Mr Anastasiades feared a higher levy on big deposits could drive away cherished Russian investors. About a third of the nearly €70bn deposits in Cyprus's outsized banking sector are believed to be held by Russians, who value the island as a friendly, low-tax place to do business.

Jittery Russian millionaires have flown to Cyprus in private jets in recent days for emergency consultations with their accountants.

Banks in Cyprus have been closed until Thursday to prevent a run on deposits and security staff will patrol branches when they reopen to control possible crowds of angry customers.

British officials said yesterday a Royal Air Force plane carrying €1 million in cash was sent to Cyprus to provide contingency funds for possible use by British military personnel and their families, in case ATMs and debit cards stop working.

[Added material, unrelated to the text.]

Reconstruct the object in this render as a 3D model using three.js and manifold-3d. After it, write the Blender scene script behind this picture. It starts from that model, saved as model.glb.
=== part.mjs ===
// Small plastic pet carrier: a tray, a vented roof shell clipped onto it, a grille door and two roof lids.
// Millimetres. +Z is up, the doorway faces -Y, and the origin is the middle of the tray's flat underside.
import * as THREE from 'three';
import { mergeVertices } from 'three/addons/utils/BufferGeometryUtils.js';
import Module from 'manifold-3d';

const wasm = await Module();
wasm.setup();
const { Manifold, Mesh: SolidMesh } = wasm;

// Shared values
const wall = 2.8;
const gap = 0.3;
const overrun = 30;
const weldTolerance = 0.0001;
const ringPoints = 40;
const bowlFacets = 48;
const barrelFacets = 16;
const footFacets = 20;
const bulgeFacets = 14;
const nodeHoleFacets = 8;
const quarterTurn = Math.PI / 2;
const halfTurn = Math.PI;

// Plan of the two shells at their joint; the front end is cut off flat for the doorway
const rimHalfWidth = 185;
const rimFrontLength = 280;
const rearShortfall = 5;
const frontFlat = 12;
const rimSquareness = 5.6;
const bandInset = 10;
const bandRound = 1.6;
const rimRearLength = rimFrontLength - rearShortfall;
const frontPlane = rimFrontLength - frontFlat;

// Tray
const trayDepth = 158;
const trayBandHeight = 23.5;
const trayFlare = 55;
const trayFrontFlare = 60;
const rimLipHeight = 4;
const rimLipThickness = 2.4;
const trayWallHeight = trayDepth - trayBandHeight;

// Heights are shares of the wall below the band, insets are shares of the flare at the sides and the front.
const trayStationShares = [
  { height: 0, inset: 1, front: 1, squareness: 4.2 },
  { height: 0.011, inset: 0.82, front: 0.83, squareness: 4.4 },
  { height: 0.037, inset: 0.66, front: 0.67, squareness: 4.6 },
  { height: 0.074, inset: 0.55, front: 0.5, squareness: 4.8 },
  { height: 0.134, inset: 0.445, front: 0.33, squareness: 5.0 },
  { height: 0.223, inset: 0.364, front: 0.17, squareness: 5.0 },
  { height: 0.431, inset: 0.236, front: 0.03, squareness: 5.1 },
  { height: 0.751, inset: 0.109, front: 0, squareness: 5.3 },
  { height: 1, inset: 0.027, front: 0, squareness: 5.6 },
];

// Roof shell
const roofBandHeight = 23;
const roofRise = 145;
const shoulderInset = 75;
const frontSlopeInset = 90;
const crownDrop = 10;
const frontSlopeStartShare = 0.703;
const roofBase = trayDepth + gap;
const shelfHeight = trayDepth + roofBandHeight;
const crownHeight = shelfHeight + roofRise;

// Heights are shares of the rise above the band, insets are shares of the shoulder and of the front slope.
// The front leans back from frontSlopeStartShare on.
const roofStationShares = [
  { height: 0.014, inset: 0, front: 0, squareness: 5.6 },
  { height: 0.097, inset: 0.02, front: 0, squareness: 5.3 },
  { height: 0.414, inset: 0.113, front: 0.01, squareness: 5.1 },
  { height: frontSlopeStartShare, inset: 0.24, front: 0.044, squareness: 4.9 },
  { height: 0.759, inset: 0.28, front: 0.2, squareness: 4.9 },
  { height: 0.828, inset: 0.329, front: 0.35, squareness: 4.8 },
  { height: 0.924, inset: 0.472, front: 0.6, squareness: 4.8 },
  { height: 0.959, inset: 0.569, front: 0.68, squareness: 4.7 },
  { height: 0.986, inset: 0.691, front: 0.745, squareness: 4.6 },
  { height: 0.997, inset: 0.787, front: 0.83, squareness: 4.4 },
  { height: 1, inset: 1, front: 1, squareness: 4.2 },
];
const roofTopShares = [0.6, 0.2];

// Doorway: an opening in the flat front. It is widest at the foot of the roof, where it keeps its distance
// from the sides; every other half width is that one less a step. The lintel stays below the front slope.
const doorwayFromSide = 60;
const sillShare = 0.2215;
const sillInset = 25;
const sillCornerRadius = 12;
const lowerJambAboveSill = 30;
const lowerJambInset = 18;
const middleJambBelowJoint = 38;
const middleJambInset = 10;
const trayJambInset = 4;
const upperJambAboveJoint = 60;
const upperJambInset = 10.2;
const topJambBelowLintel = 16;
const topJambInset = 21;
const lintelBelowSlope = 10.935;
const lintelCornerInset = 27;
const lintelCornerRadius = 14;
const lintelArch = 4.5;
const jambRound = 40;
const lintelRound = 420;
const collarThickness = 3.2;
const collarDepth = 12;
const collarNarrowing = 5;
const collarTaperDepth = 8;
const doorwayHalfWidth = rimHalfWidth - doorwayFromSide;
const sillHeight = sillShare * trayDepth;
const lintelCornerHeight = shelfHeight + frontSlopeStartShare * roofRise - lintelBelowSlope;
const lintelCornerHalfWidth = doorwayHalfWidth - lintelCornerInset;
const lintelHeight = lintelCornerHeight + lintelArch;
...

Cyprus's economy has been in turmoil since the harsh terms of the bank bailout were announced several days ago.

Elias Chiotellis, 38, a Cypriot engineer who has worked in Qatar for the past two years, planned to save enough money to buy a flat in Nicosia and return home to his family and girlfriend.

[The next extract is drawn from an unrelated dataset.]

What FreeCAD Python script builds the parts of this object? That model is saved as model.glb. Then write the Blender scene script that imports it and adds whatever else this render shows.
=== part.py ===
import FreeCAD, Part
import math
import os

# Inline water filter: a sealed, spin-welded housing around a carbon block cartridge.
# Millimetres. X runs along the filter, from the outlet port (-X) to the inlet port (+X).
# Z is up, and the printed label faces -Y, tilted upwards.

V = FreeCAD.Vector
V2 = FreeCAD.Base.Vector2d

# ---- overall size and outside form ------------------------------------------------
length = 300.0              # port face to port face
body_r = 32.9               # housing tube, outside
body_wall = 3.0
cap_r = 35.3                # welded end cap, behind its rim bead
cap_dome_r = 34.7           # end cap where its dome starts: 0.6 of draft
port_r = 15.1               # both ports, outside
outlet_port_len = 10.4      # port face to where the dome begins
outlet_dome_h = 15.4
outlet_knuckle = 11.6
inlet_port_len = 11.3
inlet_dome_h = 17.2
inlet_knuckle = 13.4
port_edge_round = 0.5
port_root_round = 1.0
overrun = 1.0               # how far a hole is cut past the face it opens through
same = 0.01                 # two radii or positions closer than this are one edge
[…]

On Saturday, while in Cyprus for a holiday, he woke up to discover he could be losing €10,000 overnight.

"I'll have to cut down on expenses and put off the time when I can come home to Cyprus," he said dejectedly. "But I consider myself lucky at least to have a job in Qatar."

Many other Cypriots, who have a strong education ethic, feel bitter that savings they had put aside for their children's and grandchildren's futures could be raided.

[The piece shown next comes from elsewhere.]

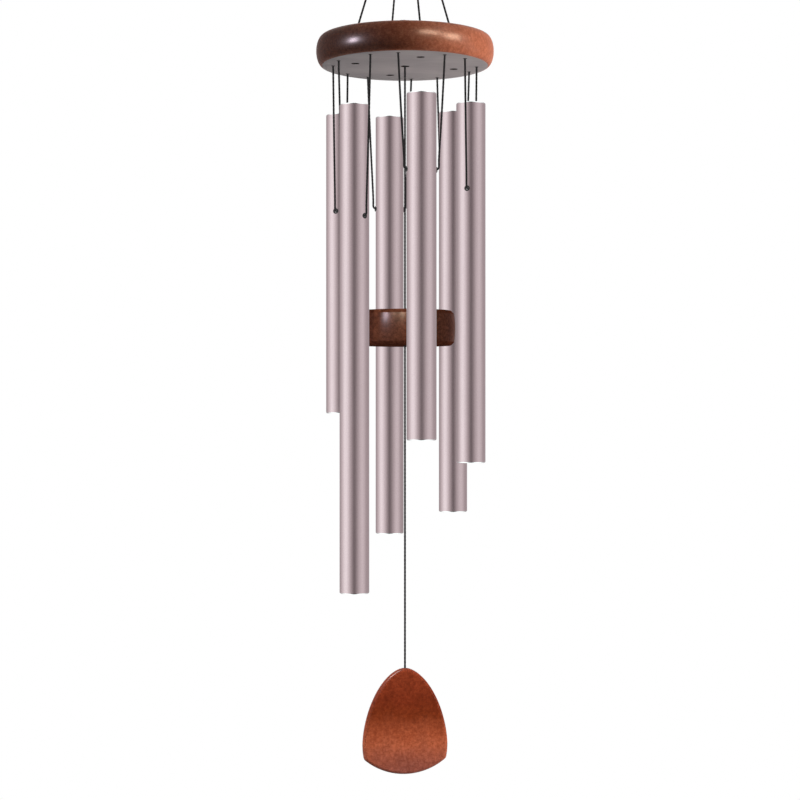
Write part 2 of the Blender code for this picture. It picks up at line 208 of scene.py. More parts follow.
def finish_shading(item, smooth_angle=35):
    """Faces out, and smooth but for sharp edges."""
    shape = bmesh.new()
    shape.from_mesh(item.data)
    bmesh.ops.remove_doubles(shape, verts=shape.verts, dist=0.0000005)
    bmesh.ops.recalc_face_normals(shape, faces=shape.faces)
    shape.to_mesh(item.data)
    shape.free()
    item.data.shade_smooth()
    item.data.set_sharp_from_angle(angle=math.radians(smooth_angle))


def lathe(name, profile, segments, place=None, closed=False):
    """A profile of (radius, height) points turned round Z, then put in place."""
    rings, points = [], []
    for radius, height in profile:
        if radius < 1e-7:
            rings.append([len(points)] * segments)
            points.append((0, 0, height))
            continue
        rings.append(list(range(len(points), len(points) + segments)))
        for step in range(segments):
            angle = 2 * math.pi * step / segments
            points.append((radius * math.cos(angle), radius * math.sin(angle), height))
    faces = []
    pairs = list(zip(rings, rings[1:]))
    if closed:
        pairs.append((rings[-1], rings[0]))
    for upper, lower in pairs:
        for i in range(segments):
            j = (i + 1) % segments
            corners = [upper[i], lower[i], lower[j], upper[j]]
            face = list(dict.fromkeys(corners))
            if len(face) > 2:
                faces.append(face)
    if place is not None:
        points = [tuple(place @ Vector(point)) for point in points]
    return piece(name, points, faces)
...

"I'd scrimped and saved every penny for my son's education," said Argyro Toumazou, an unemployed cultural affairs consultant. "My husband is an actor who recently had a 10 per cent salary cut and was already on a low wage.

"It's been a very difficult winter - we couldn't even afford to put on the central heating."

Before last night's vote about 300 Cypriots protested outside parliament, which was cordoned off by police.

"If they vote for this tax they will face the fury of the people," said Markos Economou, a 47-year-old physics teacher and father of two at a similar protest on Monday. "The banks and the politicians should pay for this mess, not the people".

Many ordinary Cypriots blamed European leaders, especially the German chancellor, Angela Merkel, for the debacle. A hapless German television crew trying to interview Cypriots queuing up at a bank machine in central Nicosia was given short shrift.

"We are hugely disappointed by our so-called European partners," said one protester, Andreas Evangelou, 52, adding that savings he made to put his son through university would be taken.

Many of the 60,000 Britons who have made their home in Cyprus - 18,000 of them pensioners - were also in shock when they first heard the news about the bailout plan.

Clive Turner, 81, a retired businessman in Paphos, said: "Everyone's stunned. It's so indiscriminate. Most sensible Britons had their money in other jurisdictions, like the Channel Islands, and just brought into Cyprus what they needed to live on. But I know many people who've been caught out, like one friend who brought in a lot of money only last week to renovate his house and has now been badly hit."

Chris Drake, a former BBC correspondent retired in Limassol, said: "I'm furious with myself. I had so many opportunities to move my money abroad but was taken in by all the promises that any attempt to raid my savings was a red line not to be crossed. Experts said it was against the law. Now I've lost several thousand euros.

Even so, Mr Drake said, "I don't mind paying towards the bailout. After all it's my choice to live in Cyprus and the situation could be a lot worse if parliament rejects the deal, which would leave the country facing bankruptcy."

Sandro Dikaios, a Cypriot accountant with many foreign clients, agreed. The current bailout plan was a "disaster" that could undermine Cyprus as a financial centre, he said. "Yet we have to accept it and put our house in order to save our country."